**GOAL OF THE EXERCISE**
Show all lines holding the string "from".
** begin MATERIALS PROVIDED **
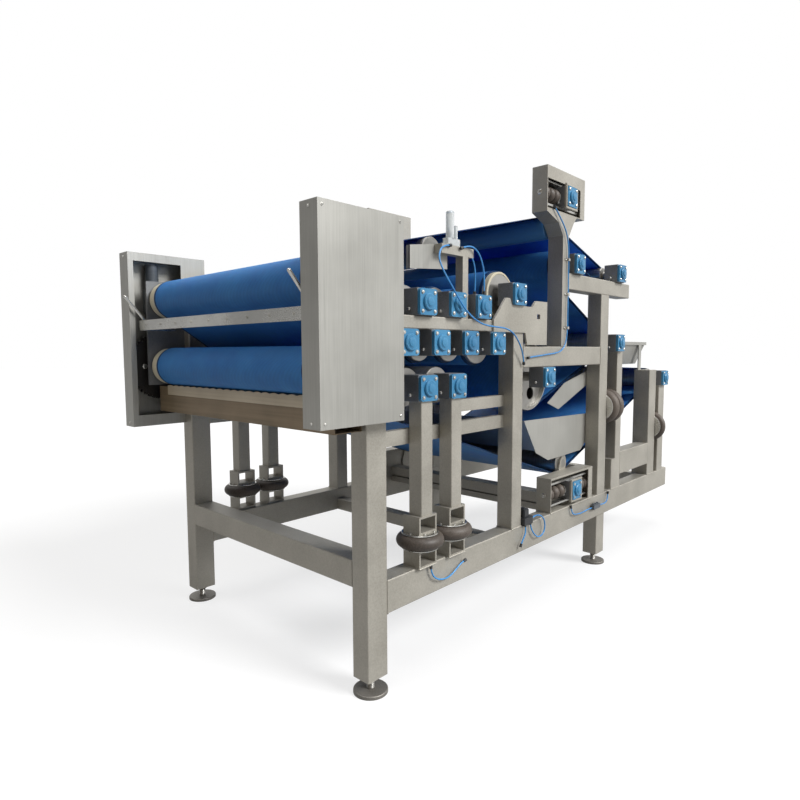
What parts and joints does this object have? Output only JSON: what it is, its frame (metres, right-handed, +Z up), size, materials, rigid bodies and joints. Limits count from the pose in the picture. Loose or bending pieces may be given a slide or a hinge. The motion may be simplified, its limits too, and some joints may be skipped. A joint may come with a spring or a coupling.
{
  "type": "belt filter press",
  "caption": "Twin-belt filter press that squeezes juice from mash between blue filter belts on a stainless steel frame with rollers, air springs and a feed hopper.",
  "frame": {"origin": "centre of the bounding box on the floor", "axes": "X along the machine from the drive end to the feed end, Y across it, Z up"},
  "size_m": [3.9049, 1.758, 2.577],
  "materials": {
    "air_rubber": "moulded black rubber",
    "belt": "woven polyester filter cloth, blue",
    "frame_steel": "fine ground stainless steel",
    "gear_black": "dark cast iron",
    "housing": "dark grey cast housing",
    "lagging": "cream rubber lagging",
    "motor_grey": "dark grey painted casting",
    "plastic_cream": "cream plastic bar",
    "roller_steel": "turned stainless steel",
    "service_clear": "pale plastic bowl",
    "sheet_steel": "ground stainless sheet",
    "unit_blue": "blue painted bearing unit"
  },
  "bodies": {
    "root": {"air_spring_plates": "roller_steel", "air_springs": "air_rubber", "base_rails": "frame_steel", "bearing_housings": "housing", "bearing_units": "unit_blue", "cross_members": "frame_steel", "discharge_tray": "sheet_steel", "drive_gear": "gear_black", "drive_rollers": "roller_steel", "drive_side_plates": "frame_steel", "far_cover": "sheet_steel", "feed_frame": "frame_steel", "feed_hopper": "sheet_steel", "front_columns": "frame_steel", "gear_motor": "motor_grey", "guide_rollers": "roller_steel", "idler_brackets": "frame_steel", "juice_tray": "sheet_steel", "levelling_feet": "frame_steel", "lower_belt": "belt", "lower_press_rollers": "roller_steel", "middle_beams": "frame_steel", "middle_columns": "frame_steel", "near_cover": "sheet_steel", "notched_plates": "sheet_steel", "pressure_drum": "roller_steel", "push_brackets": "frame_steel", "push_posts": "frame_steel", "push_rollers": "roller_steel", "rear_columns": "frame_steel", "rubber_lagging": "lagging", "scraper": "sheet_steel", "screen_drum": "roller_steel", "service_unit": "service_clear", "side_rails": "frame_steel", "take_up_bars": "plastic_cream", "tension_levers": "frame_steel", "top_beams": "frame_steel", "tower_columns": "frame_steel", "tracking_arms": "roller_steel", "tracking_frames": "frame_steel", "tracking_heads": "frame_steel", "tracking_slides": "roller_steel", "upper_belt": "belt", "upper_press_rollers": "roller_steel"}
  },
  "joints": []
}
** end MATERIALS PROVIDED **
** begin MATERIALS PROVIDED **
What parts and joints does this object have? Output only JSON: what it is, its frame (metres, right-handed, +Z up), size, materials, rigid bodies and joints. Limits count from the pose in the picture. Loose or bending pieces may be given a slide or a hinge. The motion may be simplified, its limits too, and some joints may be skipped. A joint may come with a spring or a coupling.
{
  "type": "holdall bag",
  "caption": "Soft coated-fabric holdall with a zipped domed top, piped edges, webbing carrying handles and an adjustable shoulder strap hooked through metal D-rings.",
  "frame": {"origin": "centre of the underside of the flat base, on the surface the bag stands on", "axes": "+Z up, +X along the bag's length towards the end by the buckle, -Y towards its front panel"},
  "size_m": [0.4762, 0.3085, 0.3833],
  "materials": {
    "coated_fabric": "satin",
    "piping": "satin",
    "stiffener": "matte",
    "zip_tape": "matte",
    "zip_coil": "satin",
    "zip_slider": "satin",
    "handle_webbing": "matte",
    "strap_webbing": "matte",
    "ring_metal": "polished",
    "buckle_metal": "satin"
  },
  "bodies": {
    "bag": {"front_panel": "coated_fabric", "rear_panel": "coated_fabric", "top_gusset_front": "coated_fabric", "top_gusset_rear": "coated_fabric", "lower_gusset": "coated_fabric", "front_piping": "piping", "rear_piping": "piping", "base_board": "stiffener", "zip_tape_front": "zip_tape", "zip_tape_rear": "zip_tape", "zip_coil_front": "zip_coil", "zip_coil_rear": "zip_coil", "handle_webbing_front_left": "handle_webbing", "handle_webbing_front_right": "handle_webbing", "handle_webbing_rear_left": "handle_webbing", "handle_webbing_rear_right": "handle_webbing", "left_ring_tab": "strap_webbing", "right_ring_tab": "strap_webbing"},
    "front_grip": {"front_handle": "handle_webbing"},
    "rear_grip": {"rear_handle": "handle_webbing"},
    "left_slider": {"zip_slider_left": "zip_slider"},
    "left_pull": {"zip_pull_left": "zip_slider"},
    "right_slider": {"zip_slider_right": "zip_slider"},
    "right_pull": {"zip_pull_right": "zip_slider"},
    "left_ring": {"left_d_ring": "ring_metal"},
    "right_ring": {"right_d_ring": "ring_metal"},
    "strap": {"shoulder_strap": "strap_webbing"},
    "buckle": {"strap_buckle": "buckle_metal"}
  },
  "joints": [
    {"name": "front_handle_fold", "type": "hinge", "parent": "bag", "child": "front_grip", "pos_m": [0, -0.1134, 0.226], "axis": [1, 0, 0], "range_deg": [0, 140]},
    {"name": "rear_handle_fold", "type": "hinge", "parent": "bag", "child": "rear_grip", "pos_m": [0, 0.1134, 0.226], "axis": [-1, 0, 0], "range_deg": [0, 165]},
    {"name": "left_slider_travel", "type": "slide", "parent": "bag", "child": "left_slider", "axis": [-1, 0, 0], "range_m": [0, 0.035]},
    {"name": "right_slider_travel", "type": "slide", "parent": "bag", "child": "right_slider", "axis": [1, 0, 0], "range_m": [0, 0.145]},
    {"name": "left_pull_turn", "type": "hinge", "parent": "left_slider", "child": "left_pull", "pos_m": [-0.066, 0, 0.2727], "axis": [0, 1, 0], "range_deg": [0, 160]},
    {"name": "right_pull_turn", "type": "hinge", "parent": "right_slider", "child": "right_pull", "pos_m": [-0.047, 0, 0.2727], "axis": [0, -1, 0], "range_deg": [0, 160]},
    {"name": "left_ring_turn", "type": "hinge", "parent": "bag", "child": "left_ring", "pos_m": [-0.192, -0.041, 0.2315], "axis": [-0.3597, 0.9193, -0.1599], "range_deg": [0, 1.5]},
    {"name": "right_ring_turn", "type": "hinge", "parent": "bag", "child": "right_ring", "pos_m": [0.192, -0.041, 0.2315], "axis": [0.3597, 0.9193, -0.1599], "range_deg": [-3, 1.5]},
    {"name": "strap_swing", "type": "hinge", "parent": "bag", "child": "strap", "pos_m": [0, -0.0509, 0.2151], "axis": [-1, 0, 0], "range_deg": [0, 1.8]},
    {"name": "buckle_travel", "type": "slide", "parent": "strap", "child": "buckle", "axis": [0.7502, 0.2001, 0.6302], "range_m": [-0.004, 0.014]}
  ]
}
** end MATERIALS PROVIDED **
**THE OUTPUT**
What parts and joints does this object have? Output only JSON: what it is, its frame (metres, right-handed, +Z up), size, materials, rigid bodies and joints. Limits count from the pose in the picture. Loose or bending pieces may be given a slide or a hinge. The motion may be simplified, its limits too, and some joints may be skipped. A joint may come with a spring or a coupling.
  "caption": "Twin-belt filter press that squeezes juice from mash between blue filter belts on a stainless steel frame with rollers, air springs and a feed hopper.",
  "frame": {"origin": "centre of the bounding box on the floor", "axes": "X along the machine from the drive end to the feed end, Y across it, Z up"},
What parts and joints does this object have? Output only JSON: what it is, its frame (metres, right-handed, +Z up), size, materials, rigid bodies and joints. Limits count from the pose in the picture. Loose or bending pieces may be given a slide or a hinge. The motion may be simplified, its limits too, and some joints may be skipped. A joint may come with a spring or a coupling.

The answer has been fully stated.